When I was 15, I left home, and went to live in London during the "swinging sixties"
I ended up in a bedsit, without even a window box.
I didn't realise, that I missed the family garden, until one morning outside Tottenham Court Road tube station. On the newsagent's stand there was a copy of Amateur Gardening, with a photograph on the front cover of the most beautiful garden I had ever seen.
I bought it straight away.
After that, I would buy every gardening magazine I could find. I used to read them from cover to cover, whilst eating my dinner in the local Golden Egg or Wimpy Bar, before going back to my bedsit.
The only garden that I knew of, was Kew Gardens, so I used to pay my threepenny bit and spend hours there every Sunday.
Then someone gave me The Manual of Shrub Roses by Graham Thomas. It was just a little booklet from Sunningdale Nurseries where he worked.
Graham Thomas had such a way of describing the roses, that even though I had never seen them, I knew them intimately. I could smell their perfume and feel the silkiness of their petals.
I have that booklet still.
It was some years before I had my own garden and it was tiny. But it backed on to the main London to Brighton railway line and the embankment was very wide at that point, so, I commandeered it.
That railway embankment became my own little paradise. I would be out there all day until it was too dark to see.

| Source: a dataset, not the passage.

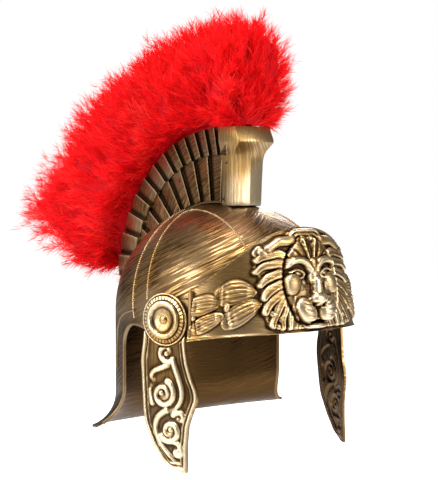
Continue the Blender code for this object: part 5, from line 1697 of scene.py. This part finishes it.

I would go and visit gardens and I used to haunt Will Ingwerson's alpine nursery.
Many years later, I moved to Cornwall and at last had a large garden. It was beautiful. I still have pangs when I think of it. But the damp climate of Cornwall was making my asthma a lot worse and I realised that I spent more time, sitting inside, looking out of the window waiting for the rain to stop, than I did being out in the garden!
So I moved to Crete and now have a tiny garden again. But I am older now, and cannot spend all day working in it any more. But I can sit in it and plan it and I am finding it so exciting to learn a new way of gardening.